The House of Lords unanimously overturned the lower courts’ decisions, affirming that the company was a separate legal entity distinct from Salomon. Lord Macnaghten famously stated that the company is “at law a different person altogether from the subscribers to the memorandum” (Salomon v Salomon & Co Ltd, 1897). This meant that Salomon, as a shareholder and creditor, could not be held personally liable for the company’s obligations beyond his initial investment. The ruling entrenched the principle of separate legal personality, ensuring that a properly incorporated company, regardless of its ownership structure, is treated as an independent entity under the law. As Hicks and Goo (2016) note, this decision provided legal certainty for entrepreneurs, encouraging business incorporation by limiting personal risk.

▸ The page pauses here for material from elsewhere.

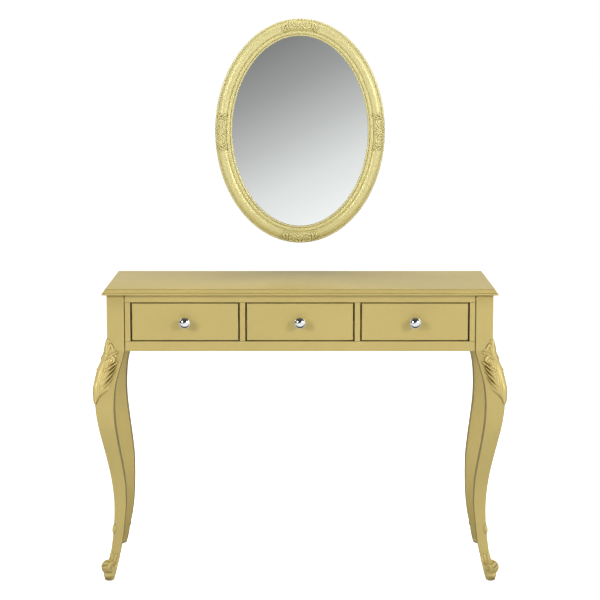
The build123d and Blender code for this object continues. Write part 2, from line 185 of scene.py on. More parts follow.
def oiled_wood(name, light, dark, axis):
    """Planed softwood: long grain lines along one axis and a slight tooth."""
    wood = Shader(name, roughness=0.55)
    stretch = [90.0, 90.0, 90.0]
    stretch[axis] = 3.0
    rings = wood.noise(1.0, 4.0, stretch, distortion=1.2)
    grain = wood.ramp(rings, [(0.35, dark), (0.5, light), (0.62, scaled(light, 0.86))])
    pores = wood.noise(14.0, 2.0, stretch)
    pore_colour = wood.ramp(pores, [(0.42, (0.72, 0.66, 0.6)), (0.5, (1, 1, 1))])
    wood.link(wood.mix(0.6, grain, pore_colour, "MULTIPLY"), wood.surface.inputs["Base Color"])
    wood.link(wood.span(rings, 0.48, 0.66), wood.surface.inputs["Roughness"])
    wood.bump(pores, 0.25, 0.0003)
    return wood.material


def polished_chrome():
    """Bright plating with the faintest haze and ripple."""
    chrome = Shader("polished_chrome", roughness=0.04, metallic=1.0)
    tint = chrome.ramp(chrome.noise(90.0), [(0.3, (0.80, 0.81, 0.83)), (0.7, (0.86, 0.87, 0.88))])
    chrome.link(tint, chrome.surface.inputs["Base Color"])
    chrome.link(chrome.span(chrome.noise(400.0, 3.0), 0.03, 0.07), chrome.surface.inputs["Roughness"])
    return chrome.material


def zinc_plate():
    """Thin zinc plating with a spangled tint and rolling marks."""
    zinc = Shader("zinc_plate", roughness=0.32, metallic=1.0)
    tint = zinc.ramp(zinc.noise(350.0, 3.0), [(0.3, (0.50, 0.51, 0.50)), (0.7, (0.68, 0.67, 0.62))])
    zinc.link(tint, zinc.surface.inputs["Base Color"])
    zinc.bump(zinc.noise(700.0, 2.0, (1, 1, 8)), 0.15, 0.0001)
    return zinc.material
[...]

Impact and Contemporary Relevance

The Salomon case has had a lasting impact on company law, forming the bedrock of limited liability in the UK. It allows shareholders to invest without fear of personal bankruptcy, thereby promoting economic growth and innovation. However, the doctrine is not without criticism. Some argue it can be abused, as individuals may hide behind the ‘corporate veil’ to evade personal responsibility for fraudulent activities (Griffin, 2015). Indeed, courts have occasionally pierced the corporate veil in cases of fraud or injustice, as seen in subsequent rulings like Prest v Petrodel Resources Ltd (2013). This illustrates a tension between upholding separate legal personality and ensuring accountability. Generally, though, the principle remains a cornerstone of business law, balancing risk and enterprise.

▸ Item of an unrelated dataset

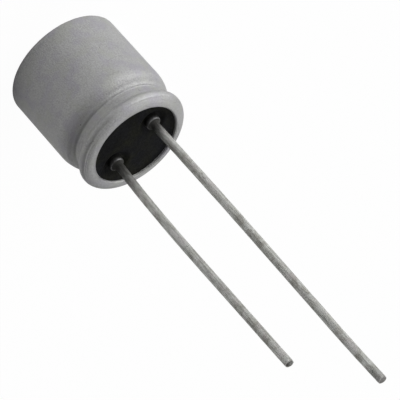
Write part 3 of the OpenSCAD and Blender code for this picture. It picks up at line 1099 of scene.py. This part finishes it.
@dataclass
class Lead:
    """One tinned lead: its weld at the foot, the slightly bent wire and its cut end.

    The scorch fades out by scorch mm above the weld, and tarnish darkens the cut end.
    """

    node: str
    cut: Cut
    bends: tuple[Point, ...]
    seed: float
    scorch: float
    tarnish: float
    wear: float = 0.01
    melt_r: float = 0.2
    bead_r: float = 0.44
    bead_h: float = 0.2
    bead_rings: int = 8
    bead_foot: float = 0.001
    bead_curve: float = 1.5
    bead_lump: float = 0.25
    bead_scale: float = 2.3
    ring_step: float = 0.1
    faces: int = 40
    lump: float = 0.007
    lump_scale: float = 1.6
    noise_up: float = 0.9
    scorch_from: float = 0.1
    scorch_lump: float = 0.3
    scorch_scale: float = 3.0
    tarnish_from: float = -1.4
    tarnish_to: float = -0.5
    tip_l: float = 2.4
    tip_rises: tuple[float, ...] = (0.3, 0.6, 0.8, 0.92, 0.98)
    cut_shares: tuple[float, ...] = (0.97, 0.9, 0.8, 0.65, 0.5, 0.35, 0.18, 0.0)
    high_side: float = 2.2
    burr: float = 0.012
    burr_to: float = 0.6
    burr_scale: float = 4.0
    edge_rise: float = 0.9
    hollow: float = 0.03
    hollow_from: float = 0.55
    hollow_to: float = 0.9
    core_from: float = 0.7
    core_to: float = 0.95
    core_side: float = 2.5
    bend_from: float = -0.1
    bend_to: float = 0.3
    sharp: float = 40.0

    def __post_init__(self) -> None:
        """Takes the lead's place and thickness from the frame."""
        low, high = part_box(self.node)
        pin = next(m for m in frame["record"]["mounts"] if m["name"] == self.node)
        self.x = pin["pos_m"][0] / MM
        self.seat_z = pin["pos_m"][2] / MM
        self.radius = pin["dims"]["r_mm"] - self.wear
        self.low_z = low.z / MM
        self.high_z = high.z / MM
        self.tip_z = self.high_z - self.tip_l * self.radius

    def centre_x(self, height: float) -> float:
        """Gives where the wire's middle stands on the X axis at a height."""
        along = height - self.seat_z
        return self.x + curve_at(self.bends, along) * smooth(self.bend_from, self.bend_to, along)

    def bearings(self, share: float) -> list[float]:
        """Gives the bearings round a ring in radians, or one for a ring that is a point."""
        return [math.tau * i / self.faces for i in range(self.faces if share > 0 else 1)]

    def noise_at(self, bearing: float, height: float) -> Vector:
        """Gives where a point of the wire lies in the noise."""
        return Vector((math.cos(bearing), math.sin(bearing), height * self.noise_up + self.seed))

    def uneven_r(self, place: Vector) -> float:
        """Gives the wire's radius at a place in the noise."""
        return self.radius + self.lump * noise.noise(place * self.lump_scale)

    def slant(self, bearing: float, share: float) -> float:
        """Gives how far below the lead's highest point its cut end lies.

        Args:
            bearing: a bearing round the wire, in radians.
            share: distance from the wire's middle, as a share of its radius.

        Returns:
            The drop in mm.
        """
        tilt = CUT_ENDS[self.cut].tilt
        drop = tilt * self.radius * (1 - share * math.cos(bearing - self.high_side))
        place = Vector((math.cos(bearing) * share * self.burr_scale,
                        math.sin(bearing) * share * self.burr_scale, self.seed))
        return drop + self.burr * (1 + noise.noise(place)) * smooth(0, self.burr_to, share)

    def build(self, weld_z: float) -> Piece:
        """Builds the lead ring by ring.

        Args:
            weld_z: height of the stem's top, where the weld bead starts.

        Returns:
            The lead.
        """
        mesh = bmesh.new()
        layers = {name: mesh.verts.layers.float.new(name) for name in (WELD, CORE)}
        heights = [weld_z - self.bead_foot]
        heights += [weld_z + self.bead_h * i / self.bead_rings for i in range(self.bead_rings + 1)]
        heights += [p[1] for p in line((0, heights[-1]), (0, self.tip_z), self.ring_step)]
        levels = [(self.low_z, 0.0), (self.low_z, self.melt_r / self.radius), *((h, 1.0) for h in heights)]
        rings = [self.ring(mesh, layers, height, share, weld_z) for height, share in levels]
        ends = [*((t, 1.0) for t in self.tip_rises), *((1.0, share) for share in self.cut_shares)]
        rings += [self.end_ring(mesh, layers, rise, share) for rise, share in ends]
        join_rings(mesh, rings)
        return make_object(mesh, self.node + "_wire", self.sharp)

    def dress(self, made: Piece) -> None:
        """Gives the lead its finish and fits it to the frame."""
        take_piece(made, self.node, WireFinish(name=self.node + "_tinned", seed=self.seed))

    def ring(self, mesh: Mesh, layers: Marks, height: float, share: float, weld_z: float) -> Ring:
        """Adds a level ring of vertices.

        Args:
            mesh: the lead's mesh.
            layers: its vertex layers by name.
            height: the ring's height.
            share: the ring's radius as a share of the wire's.
            weld_z: height of the weld bead's foot.

        Returns:
            The new vertices.
        """
        made = []
        for bearing in self.bearings(share):
            place = self.noise_at(bearing, height)
            radius = self.uneven_r(place)
            burnt_h = height - weld_z + self.scorch_lump * noise.noise(place * self.scorch_scale)
            tip = smooth(self.tarnish_from, self.tarnish_to, height - self.high_z)
            if height >= weld_z:
                rise = min(1.0, (height - weld_z) / self.bead_h)
                lump = self.bead_lump * noise.noise(place * self.bead_scale)
                radius += (self.bead_r - self.radius) * (1 + lump) * (1 - rise) ** self.bead_curve
            vertex = mesh.verts.new(spot(bearing, radius * share, height, self.centre_x(height)))
            vertex[layers[WELD]] = max(1 - smooth(self.scorch_from, self.scorch, burnt_h), self.tarnish * tip)
            made.append(vertex)
        return made

    def end_ring(self, mesh: Mesh, layers: Marks, rise: float, share: float) -> Ring:
        """Adds a ring that follows the cut end's slant.

        Args:
            mesh: the lead's mesh.
            layers: its vertex layers by name.
            rise: how far the ring is from the last level ring to the cut, 0 to 1.
            share: the ring's radius as a share of the wire's.

        Returns:
            The new vertices.
        """
        end = CUT_ENDS[self.cut]
        sunk = self.burr * (1 - rise)
        if share < 1 and self.cut is Cut.SHEARED:
            sunk = self.hollow * (1 - smooth(self.hollow_from, self.hollow_to, share))
        elif share < 1:
            sunk = self.burr * (1 - share)
        made = []
        for bearing in self.bearings(share):
            radius = self.uneven_r(self.noise_at(bearing, self.tip_z)) * share
            if rise > self.edge_rise and share == 1.0:
                radius -= self.burr
            top = self.high_z - self.slant(bearing, share) - sunk
            height = self.tip_z + (top - self.tip_z) * rise
            vertex = mesh.verts.new(spot(bearing, radius, height, self.centre_x(self.high_z)))
            dark = end.core - end.core_swing * share * math.cos(bearing - self.core_side)
            vertex[layers[CORE]] = dark * (1 - smooth(self.core_from, self.core_to, share))
            vertex[layers[WELD]] = self.tarnish
            made.append(vertex)
        return made


@dataclass
class Winding:
    """The wound element and its two tabs, which keep their CAD solids."""

    stem_top: float

    def finishes(self) -> dict[str, Finish]:
        """Gives each node's finish.

        Returns:
            The finishes by node.
        """
        return {
            "anode_foil": FoilFinish(name="etched_foil", colour=(0.42, 0.43, 0.45), roughness=0.6, pits=0.8),
            "cathode_foil": FoilFinish(),
            "inner_separator": PaperFinish(),
            "outer_separator": PaperFinish(name="separator_paper_outer"),
            "winding_tape": TapeFinish(),
            "anode_tab": TabFinish(stem_top=self.stem_top),
            "cathode_tab": TabFinish(name="tab_aluminium_cathode", dull=0.85, stem_top=self.stem_top),
        }

    def dress(self) -> None:
        """Gives each node of the winding its finish."""
        for node, finish in self.finishes().items():
            made = finish.build()
            for held in frame["nodes"][node].material_slots:
                held.material = made
            LOG.info("%s: the CAD solid, in %s", node, made.name)


@dataclass(frozen=True)
class Lamp:
    """A square soft lamp that faces the part, placed by angles in degrees and metres."""

    name: str
    azimuth: float
    elevation: float
    distance: float
    size: float
    radiance: float

    def build(self, aim: Vector) -> None:
        """Hangs the lamp.

        Args:
            aim: the point that it faces, in metres.
        """
        data = bpy.data.lights.new(self.name, "AREA")
        data.size = self.size
        data.energy = self.radiance * math.pi * self.size ** 2
        lamp = bpy.data.objects.new(self.name, data)
        azimuth = math.radians(self.azimuth)
        elevation = math.radians(self.elevation)
        away = Vector((math.sin(azimuth) * math.cos(elevation), -math.cos(azimuth) * math.cos(elevation),
                       math.sin(elevation)))
        lamp.location = aim + away * self.distance
        lamp.rotation_euler = away.to_track_quat("Z", "Y").to_euler()
        bpy.context.scene.collection.objects.link(lamp)


@dataclass
class Studio:
    """The pale floor, the soft lamps, the white surroundings and the camera.

    The camera's eye is in mm and its turn in degrees.
    """

    floor_r: float = 3.0
    floor_faces: int = 96
    floor_colour: Colour = (0.86, 0.86, 0.86)
    floor_roughness: float = 0.9
    floor_white: float = 0.97
    world_white: float = 1.0
    mirrored_white: float = 0.1
    ambient: float = 0.1
    eye: tuple[float, float, float] = (-36.032, -162.54, 110.496)
    turn: tuple[float, float, float] = (-52.1569, -35.2228, 143.5979)
    lens: float = 282.15
    sensor_w: float = 36.0
    near: float = 0.01
    lamps: tuple[Lamp, ...] = (
        Lamp("key", azimuth=-86.0, elevation=4.5, distance=0.6, size=0.85, radiance=3.45),
        Lamp("top", azimuth=-150.0, elevation=55.0, distance=0.6, size=0.6, radiance=1.6),
        Lamp("back", azimuth=140.0, elevation=40.0, distance=0.7, size=0.5, radiance=1.0),
    )

    def build(self, aim: Vector) -> None:
        """Sets up the studio.

        Args:
            aim: the part's middle, in metres.
        """
        self.build_floor()
        self.build_world()
        for lamp in self.lamps:
            lamp.build(aim)
        self.build_camera()
        bpy.context.scene.view_settings.view_transform = "Standard"

    def whiten(self, graph: Graph, seen: float, plain: Socket, white: Socket, surface: Socket) -> None:
        """Shows plain white to the camera, a little of it to mirrors, and the plain shader to the rest.

        Args:
            graph: the floor's or the world's graph.
            seen: the share of white that the camera sees.
            plain: the plain shader.
            white: the white one.
            surface: the output's socket that takes the two.
        """
        path = graph.add("LightPath").outputs
        mirrored = graph.math("MAXIMUM", path["Is Glossy Ray"], path["Is Transmission Ray"])
        share = graph.math("ADD", graph.math("MULTIPLY", path["Is Camera Ray"], seen),
                           graph.math("MULTIPLY", mirrored, self.mirrored_white), clamp=True)
        graph.feed(surface, graph.add("MixShader", {0: share, 1: plain, 2: white}).outputs[0])

    def build_floor(self) -> None:
        """Lays a round pale floor under the part."""
        mesh = bmesh.new()
        bmesh.ops.create_circle(mesh, cap_ends=True, segments=self.floor_faces, radius=self.floor_r)
        floor = make_object(mesh, "floor")
        finish = bpy.data.materials.new("studio_floor")
        finish.use_nodes = True
        graph = Graph(finish.node_tree)
        shader = finish.node_tree.nodes["Principled BSDF"]
        shader.inputs["Base Color"].default_value = (*self.floor_colour, 1.0)
        shader.inputs["Roughness"].default_value = self.floor_roughness
        shader.inputs["Specular IOR Level"].default_value = 0.0
        self.whiten(graph, self.floor_white, shader.outputs[0], graph.add("Emission").outputs[0],
                    finish.node_tree.nodes["Material Output"].inputs[0])
        floor.data.materials.append(finish)
        floor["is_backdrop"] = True

    def build_world(self) -> None:
        """Surrounds the part with white that the camera sees and softer light that falls on it."""
        world = bpy.data.worlds.new("studio")
        world.use_nodes = True
        graph = Graph(world.node_tree)
        soft = world.node_tree.nodes["Background"]
        soft.inputs["Color"].default_value = (1.0, 1.0, 1.0, 1.0)
        soft.inputs["Strength"].default_value = self.ambient
        white = graph.add("Background", {"Color": (1.0, 1.0, 1.0)})
        self.whiten(graph, self.world_white, soft.outputs[0], white.outputs[0],
                    world.node_tree.nodes["World Output"].inputs[0])
        bpy.context.scene.world = world

    def build_camera(self) -> None:
        """Sets the camera where the photograph was taken from."""
        data = bpy.data.cameras.new("camera")
        data.lens = self.lens
        data.sensor_width = self.sensor_w
        data.clip_start = self.near
        camera = bpy.data.objects.new("camera", data)
        camera.location = Vector(self.eye) * MM
        camera.rotation_euler = Euler([math.radians(a) for a in self.turn], "XYZ")
        bpy.context.scene.collection.objects.link(camera)
        bpy.context.scene.camera = camera


def main() -> None:
    """Builds and dresses each sub-assembly in order."""
    cad_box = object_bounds()
    Effects().build()
    can_low, can_high = (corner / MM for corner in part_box("can"))
    can_r = min(-can_low.x, -can_low.y, can_high.x, can_high.y)
    neck = Neck(can_r=can_r, can_h=can_high.z)
    can = Can(neck)
    can.dress(can.build())
    tab_low, tab_high = (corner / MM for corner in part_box("anode_tab"))
    stem_r = (tab_high.x - tab_low.x) / 2
    stem_x = -(tab_high.x + tab_low.x) / 2
    bung = Bung(neck, stem_x, stem_r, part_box("rubber_bung")[0].z / MM)
    bung.dress(bung.build())
    leads = (
        Lead("anode_lead", Cut.SQUARE, seed=3.0, scorch=1.8, tarnish=0.3, bends=(
            (0.0, 0.02), (6.0, 0.01), (9.0, 0.02), (13.0, 0.06), (17.0, 0.1), (20.0, 0.13), (23.5, 0.1))),
        Lead("cathode_lead", Cut.SHEARED, seed=11.0, scorch=3.0, tarnish=0.0, bends=(
            (0.0, -0.05), (2.0, 0.06), (4.0, 0.13), (7.0, 0.18), (10.0, 0.18), (13.0, 0.165), (18.3, 0.15))),
    )
    for lead in leads:
        lead.dress(lead.build(tab_high.z))
    Winding(stem_top=tab_high.z).dress()
    low, high = cad_box
    Studio().build((low + high) / 2)


if __name__ == "__main__":
    logging.basicConfig(level=logging.INFO)
    main()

Limitations and Criticisms

Despite its significance, the Salomon doctrine has limitations. Critics suggest it can shield unethical behaviour, particularly in ‘one-man companies’ where personal and corporate interests blur. Furthermore, piercing the corporate veil remains inconsistent, creating uncertainty in judicial application (Mayson, French, and Ryan, 2021). Arguably, clearer legislative guidelines are needed to address these grey areas. Nevertheless, the principle’s benefits in fostering business confidence often outweigh such concerns, though ongoing debate highlights the need for vigilance against misuse.

Conclusion

In conclusion, Salomon v Salomon & Co Ltd (1897) established the doctrine of separate legal personality, fundamentally shaping UK company law by distinguishing companies from their owners. This essay has outlined the case’s background, explored the legal reasoning behind the House of Lords’ decision, and assessed its enduring impact on limited liability. While the principle has driven economic progress by protecting investors, it also poses challenges, particularly around accountability and potential abuse. Therefore, while the doctrine remains essential, its application must be balanced with mechanisms to prevent misuse. Ultimately, Salomon’s legacy underscores the dynamic nature of business law, necessitating continual evaluation to adapt to modern challenges.

References

  • Griffin, S. (2015) Company Law: Fundamental Principles. 5th ed. Pearson Education.
  • Hicks, A. and Goo, S.H. (2016) Cases and Materials on Company Law. 7th ed. Oxford University Press.
  • Mayson, S., French, D. and Ryan, C. (2021) Mayson, French & Ryan on Company Law. 37th ed. Oxford University Press.
  • Salomon v Salomon & Co Ltd [1897] AC 22 (House of Lords).
  • Prest v Petrodel Resources Ltd [2013] UKSC 34.